The funding addresses a critical challenge in pharmaceutical development: the staggering near 95% failure rate of therapies that show promise in animal models during preclinical testing but ultimately fail in human clinical trials. This high failure rate represents what the industry calls the preclinical "valley of death," highlighting a fundamental flaw in traditional drug development where therapies are optimized for animal biology without human-specific refinement.
Vivodyne's platform directly tackles this problem by enabling large-scale testing on lab-grown, fully-functional human tissues. The company's sophisticated robotics and AI approach allows for the same refinement process traditionally done in animals but on complex human tissues, aiming to produce "people-ready" drug candidates for the first time.

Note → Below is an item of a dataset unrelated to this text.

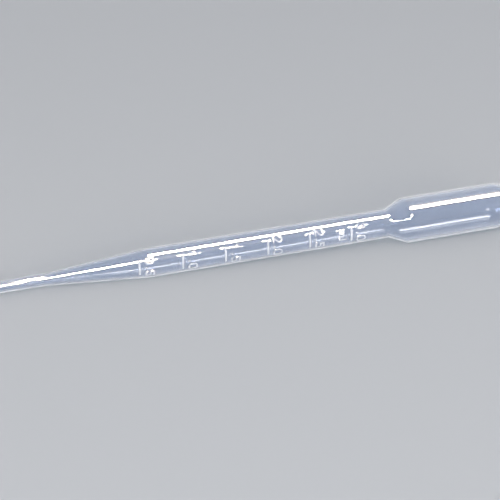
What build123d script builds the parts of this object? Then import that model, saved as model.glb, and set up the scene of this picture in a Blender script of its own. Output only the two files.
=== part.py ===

"Vivodyne is fundamentally changing how drugs move from the lab bench to human trials," said Andrei Georgescu, Ph.D., CEO and co-founder of Vivodyne. "A model that is only predictive 5% of the time isn't a model. We're redefining success in drug discovery by overcoming the limitations that have stalled scientific progress for decades."
The company's technology enables unprecedented scale in human tissue analysis. Vivodyne produces human multi-omic data, including imaging, single-cell transcriptomics, and proteomics from more than 10,000 independent human-tissue experiments per robotic run. These lab-grown tissues are notably a thousand times larger than typical organoids, allowing for detailed, functional analyses of human drug responses that can recapitulate the complexity of human disease.
"Pharma has waited decades for scalable human data before clinical trials. We're now generating data from tens of thousands of complex human tissues, capturing immune responses and disease states that were previously inaccessible. This unprecedented scale and resolution unlock entirely new avenues for drug development," Georgescu added.
The platform's fully automated robotic workflow ensures reproducibility at an AI-scale throughput, reportedly generating more reliable, human-relevant data annually than all U.S. clinical trials combined. This capability positions Vivodyne to meet the surging demand from global pharmaceutical clients, particularly as regulatory bodies shift away from less-predictive animal models.
The $40 million financing will enable significant expansion of Vivodyne's operations, including the opening of a new 23,000-square-foot fully robotic laboratory at Genesis Marina in South San Francisco. This facility will substantially increase the company's preclinical human testing capacity, responding to growing demand that has been further spurred by recent commitments from the FDA and NIH to move away from animal models in drug development.